An Analysis of Symmetry in Quantitative Semantics
Pierre Clairambault, Simon Forest
TL;DR
This work develops a polarized, rigid semantic framework for quantitative semantics using Thin spans of groupoids. It introduces a Sym-based exponential, yielding a cartesian closed bicategory Thin_ c, and provides a syntax-directed rigid intersection-type system that characterizes lambda-term interpretations as witnesses up to symmetry. By relating Thin to Rel, Weighted Rel, and generalized species Esp, it explains how coefficients in quantitative models arise from polarized symmetries and how witnesses decompose with respect to positive and negative symmetries. The results offer a bridge from rigid syntax to relational models, enabling a Taylor-like interpretation of simply-typed lambda-terms and paving the way for extensions to non-determinism, probabilistic, and quantum settings.
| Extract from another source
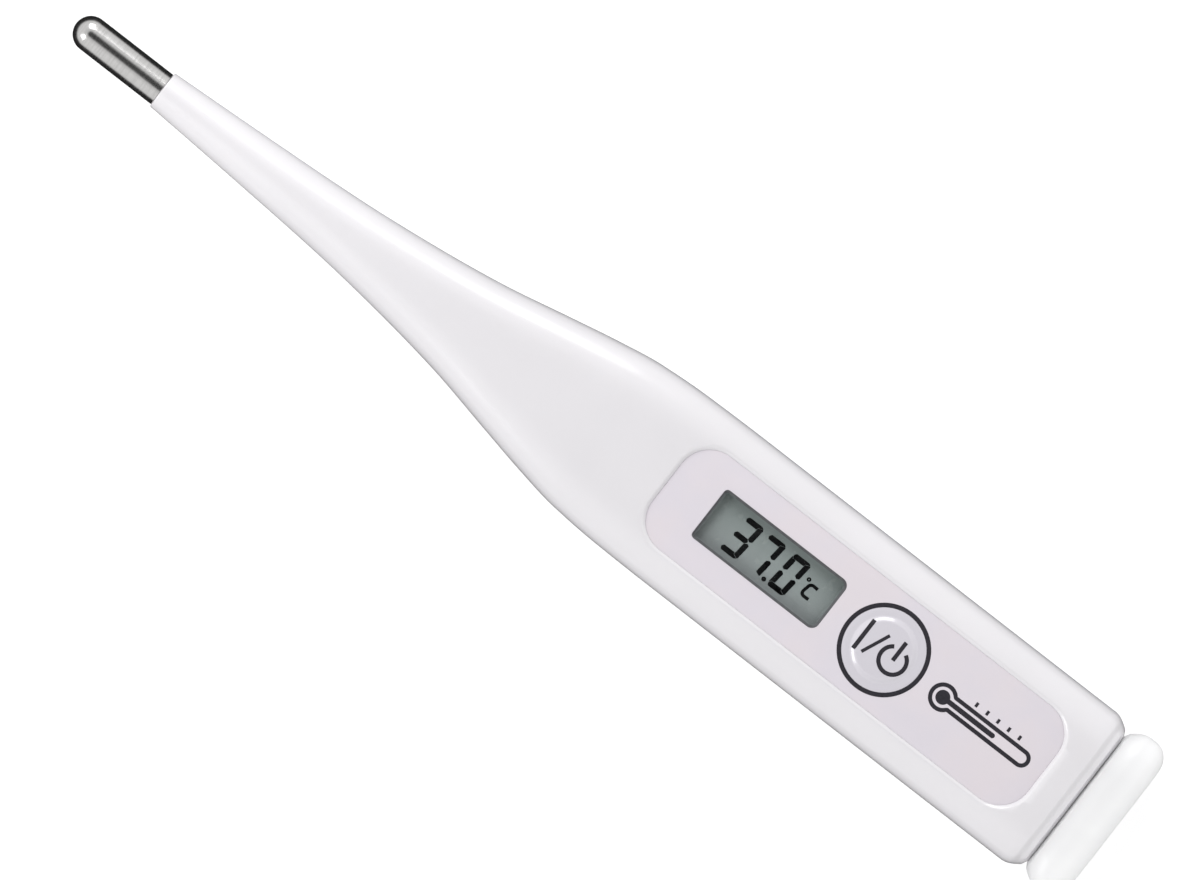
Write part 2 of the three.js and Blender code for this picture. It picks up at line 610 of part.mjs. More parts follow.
function switchPlunger() {
  const { foot, footZ, radius, topZ, chamfer } = PLUNGER;
  return turnedAboutZ([
    [0, footZ[0]], [foot, footZ[0]], [foot, footZ[1]], [radius, footZ[1]],
    [radius, topZ - chamfer], [radius - chamfer, topZ], [0, topZ],
  ], KEY_X, 0, 20);
}

// ---------------------------------------------------------------- battery and contacts
function batteryCan() {
  const { x, radius, z0, z1, wall, edge } = BATTERY;
  return turnedAboutZ([
    [0, z1 - wall], [radius - wall, z1 - wall], [radius - wall, z0 + wall], [radius, z0 + wall],
    [radius, z1 - edge], [radius - edge, z1], [0, z1],
  ], x, 0, 32);
}

function batteryGasket() {
  const { x, radius, z0, wall, seal, sealHeight } = BATTERY;
  const [inner, outer] = [radius - wall - seal, radius - wall - CLEAR];
  const [low, high] = [z0 + wall, z0 + wall + sealHeight];
  return turnedAboutZ([[inner, low], [outer, low], [outer, high], [inner, high], [inner, low]],
    x, 0, 28);
}

function batteryBase() {
  const { x, radius, z0, z1, wall, edge, seal } = BATTERY;
  const [outer, top] = [radius - wall - seal - CLEAR, z1 - wall - CLEAR];
  return turnedAboutZ([[0, z0], [outer - edge, z0], [outer, z0 + edge], [outer, top], [0, top]],
    x, 0, 28);
}

const contactStrip = (points) => bentStrip(points, STRIP.thick, 0, STRIP.width);

// ---------------------------------------------------------------- buzzer
const buzzerPlate = () => post(BUZZER.x, 0, BUZZER.plateRadius, ...BUZZER.plateZ, 32);
const buzzerCeramic = () => post(BUZZER.x, 0, BUZZER.ceramicRadius, ...BUZZER.ceramicZ, 28);

// Lead from the disc up to the board's underside, bowed to one side.
function buzzerLead(x, footZ) {
  const { radius, bow, lift, landGap } = BUZZER_LEAD;
  const [foot, top] = [footZ + lift, BOARD.z0 - landGap];
  const points = [[x, foot], [x + bow, foot + bow / 2], [x + bow / 3, top - bow], [x, top]];
  return wire(points.map(([px, z]) => new THREE.Vector3(px, 0, z)), radius, 10);
}

// ---------------------------------------------------------------- battery cap
const PLUG_SEGMENTS = 32;

const plugRing = (x0, x1, inset) => plug(x0, x1, MID_Z, CAVITY.halfWidth - inset,
  CAVITY.halfHeight - inset, CAVITY.power, PLUG_SEGMENTS);

// Core that runs through the seal's groove and past it on both sides.
const sealSeat = (inset) => plugRing(SEAL.x[0] - PAST, SEAL.x[1] + PAST, inset);

function batteryCap() {
  const [roundLength, roundSide, roundTop] = CAP_END_ROUND;
  const flareEnd = CAP_START_X + BEVEL_LENGTH;
  const roundStart = LENGTH - roundLength;
  const stations = [
    ...spread(CAP_START_X, flareEnd, 4), roundStart,
    ...spread(0, Math.PI / 2, 4).slice(1).map((a) => roundStart + roundLength * Math.sin(a)),
  ];
  const outer = loft(stations.map((x) => {
    const flare = bevelShare((x - CAP_START_X) / BEVEL_LENGTH);
    const v = THREE.MathUtils.clamp((x - roundStart) / roundLength, 0, 1);
    const round = 1 - Math.sqrt(1 - v * v);
    const halfWidth = CAP_HALF_WIDTH - flare * CAP_BEVEL[0] - round * roundSide;
    const up = CAP_HALF_HEIGHT - flare * CAP_BEVEL[1] - round * roundTop;
    const down = CAP_HALF_HEIGHT * FOOT_FACTOR - flare * CAP_BEVEL[1] - round * roundTop;
    return section(x, CAP_MID_Z, halfWidth, up, down, BODY_POWER, 36);
  }));
  const hollow = plug(PLUG.x0 - PAST, PLUG.hollowX1, MID_Z, ...PLUG.hollowHalf, CAVITY.power, 28);
  const groove = carve(plugRing(...SEAL.x, -PAST), { cut: [sealSeat(PLUG.gap + SEAL.depth)] });
  return carve(outer, {
    join: [plugRing(PLUG.x0, CAP_START_X + EMBED, PLUG.gap)],
    cut: [groove, hollow],
  });
}

function capSeal() {
  const outside = plugRing(SEAL.x[0] + SEAL.gap, SEAL.x[1] - SEAL.gap, SEAL.squeeze);
  return carve(outside, { cut: [sealSeat(PLUG.gap + SEAL.depth - SEAL.seat)] });
}

// ---------------------------------------------------------------- assembly
add('housing', housing(), material.shell);
add('probe_tip', steelTip(), material.steel);
add('tip_epoxy', tipEpoxy(), material.epoxy);
add('thermistor_bead', thermistorBead(), material.bead);
add('thermistor_lead_1', probeLead(1), material.leadRed);
add('thermistor_lead_2', probeLead(-1), material.leadGreen);
add('overlay_film', overlayFilm(), material.panel);
add('panel_adhesive', panelAdhesive(), material.adhesive);
add('display_lens', displayLens(), material.lens);
add('power_key', powerKey(), material.key);

add('chassis', chassis(), material.chassis);
add('circuit_board', circuitBoard(), material.board);
add('chip_glob_top', chipGlobTop(), material.black);
CAPACITOR_YS.forEach((y, i) => add(`capacitor_${i + 1}`, chipPart(y), material.ceramicChip));
RESISTOR_YS.forEach((y, i) => add(`resistor_${i + 1}`, chipPart(y), material.resistor));

add('lcd_front_polariser', cellLayer(CELL.polariser), material.polariser);
add('lcd_front_glass', cellLayer(CELL.front), material.glass);
add('lcd_rear_glass', cellLayer(CELL.rear), material.glass);
add('lcd_reflector', cellLayer(CELL.reflector), material.reflector);
add('zebra_connector_1', zebraStrip(1), material.zebra);
add('zebra_connector_2', zebraStrip(-1), material.zebra);
add('display_frame', displayFrame(), material.chassis);

add('switch_base', switchBase(), material.black);
add('switch_cover', switchCover(), material.nickel);
add('switch_dome', switchDome(), material.nickel);
add('switch_plunger', switchPlunger(), material.black);

add('battery_can', batteryCan(), material.nickel);
add('battery_gasket', batteryGasket(), material.gasket);
add('battery_base', batteryBase(), material.nickel);
add('battery_contact_positive', contactStrip(POSITIVE_STRIP), material.bronze);
add('battery_contact_negative', contactStrip(NEGATIVE_STRIP), material.bronze);

add('buzzer_plate', buzzerPlate(), material.brass);
add('buzzer_ceramic', buzzerCeramic(), material.piezo);
add('buzzer_lead_1', buzzerLead(BUZZER_LEAD.xs[0], BUZZER.ceramicZ[1]), material.leadRed);
add('buzzer_lead_2', buzzerLead(BUZZER_LEAD.xs[1], BUZZER.plateZ[1]), material.leadGreen);

add('battery_cap', batteryCap(), material.cap);
add('cap_seal', capSeal(), material.rubber);

export default part;
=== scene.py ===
"""The looks of a pen-type digital thermometer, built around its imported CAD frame.

Everything is in the CAD's own frame: +X from the steel tip to the end cap, +Z up, out of the
display. Meshes are worked out in millimetres, with x counted from the probe's tip, and turned
into metres in one place, Skin.object().
"""
import math

import bpy
import numpy as np
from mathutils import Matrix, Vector


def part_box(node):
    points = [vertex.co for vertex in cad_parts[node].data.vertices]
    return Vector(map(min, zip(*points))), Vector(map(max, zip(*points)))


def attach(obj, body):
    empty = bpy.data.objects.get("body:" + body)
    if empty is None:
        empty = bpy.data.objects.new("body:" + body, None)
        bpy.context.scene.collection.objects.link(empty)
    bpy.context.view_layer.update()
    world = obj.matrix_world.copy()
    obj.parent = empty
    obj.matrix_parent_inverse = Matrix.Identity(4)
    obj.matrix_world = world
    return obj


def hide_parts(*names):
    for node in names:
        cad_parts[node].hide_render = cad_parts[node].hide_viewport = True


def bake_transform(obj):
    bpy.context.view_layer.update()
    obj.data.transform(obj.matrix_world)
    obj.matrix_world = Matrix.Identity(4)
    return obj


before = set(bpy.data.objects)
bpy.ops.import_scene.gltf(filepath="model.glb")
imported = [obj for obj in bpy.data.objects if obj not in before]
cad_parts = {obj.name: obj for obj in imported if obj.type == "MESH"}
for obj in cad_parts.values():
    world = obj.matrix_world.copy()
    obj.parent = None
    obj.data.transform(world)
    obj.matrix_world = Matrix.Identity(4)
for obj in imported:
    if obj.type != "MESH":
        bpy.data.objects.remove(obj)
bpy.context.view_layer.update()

MM = 0.001
TIP_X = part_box("probe_tip")[0].x


def span(node):
    """A CAD node's lowest and highest corner in millimetres, with x counted from the tip."""
    low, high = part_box(node)
    shift = Vector((TIP_X, 0, 0))
    return (low - shift) / MM, (high - shift) / MM


# ---- sizes
STEEL_REAR = span("probe_tip")[1].x
STEEL_RADIUS = span("probe_tip")[1].y
MID_Z = (span("probe_tip")[0].z + span("probe_tip")[1].z) / 2
SPIGOT_X = span("housing")[0].x
SEAM_X = span("housing")[1].x
CAP_END_X = span("battery_cap")[1].x
CAP_MID_Z = 5.0
PLUG_X = span("battery_cap")[0].x
PANEL_LOW, PANEL_HIGH = span("overlay_film")
WINDOW_X = sum(c.x for c in span("display_lens")) / 2
WINDOW_Y = sum(c.y for c in span("display_lens")) / 2
GLASS_Z = span("lcd_front_polariser")[1].z
KEY_LOW, KEY_HIGH = span("power_key")
KEY_X = (KEY_LOW.x + KEY_HIGH.x) / 2

NOSE_X = STEEL_REAR + 0.02
HALF_WIDTHS = [
    (NOSE_X, 2.07), (21.3, 2.66), (33.3, 3.46), (41.3, 4.3), (49.3, 5.45), (57.3, 7.1),
    (62.3, 8.12), (67.3, 8.93), (73, 9.27), (80, 9.35), (SEAM_X, 9.35),
]
HALF_HEIGHTS = [
    (NOSE_X, 2.07), (21.3, 2.5), (33.3, 2.95), (45, 3.5), (57.3, 4.25), (67.3, 4.72),
    (80, 4.85), (SEAM_X, 4.85),
]
ROUND_POWER, BODY_POWER = 2.0, 3.8
POWER_RAMP = (20, 78)
FOOT_FACTOR = 1.062
# Stretch in mm from the tip over which the neck's painted light fades into the body's own tone.
PAINTED_LIGHT_NECK = (10, 62)
AROUND = 144
SHARP = math.radians(35)
INK = 0.012
ACROSS = 5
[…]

Overall, polarized symmetries are shown to be fundamental in capturing quantitative behavior across multiple semantic frameworks, with Esp providing an interpretable target for coefficients.
Abstract
In this paper, we build on a recent bicategorical model called thin spans of groupoids, introduced by Clairambault and Forest. Notably, thin spans feature a decomposition of symmetry into two sub-groupoids of polarized -- positive and negative -- symmetries. We first construct a variation of the original exponential of thin spans, based on sequences rather than families. Then we give a syntactic characterisation of the interpretation of simply-typed lambda-terms in thin spans, in terms of rigid intersection types and rigid resource terms. Finally, we formally relate thin spans with the weighted relational model and generalized species of structure. This allows us to show how some quantities in those models reflect polarized symmetries: in particular we show that the weighted relational model counts witnesses from generalized species of structure, divided by the cardinal of a group of positive symmetries.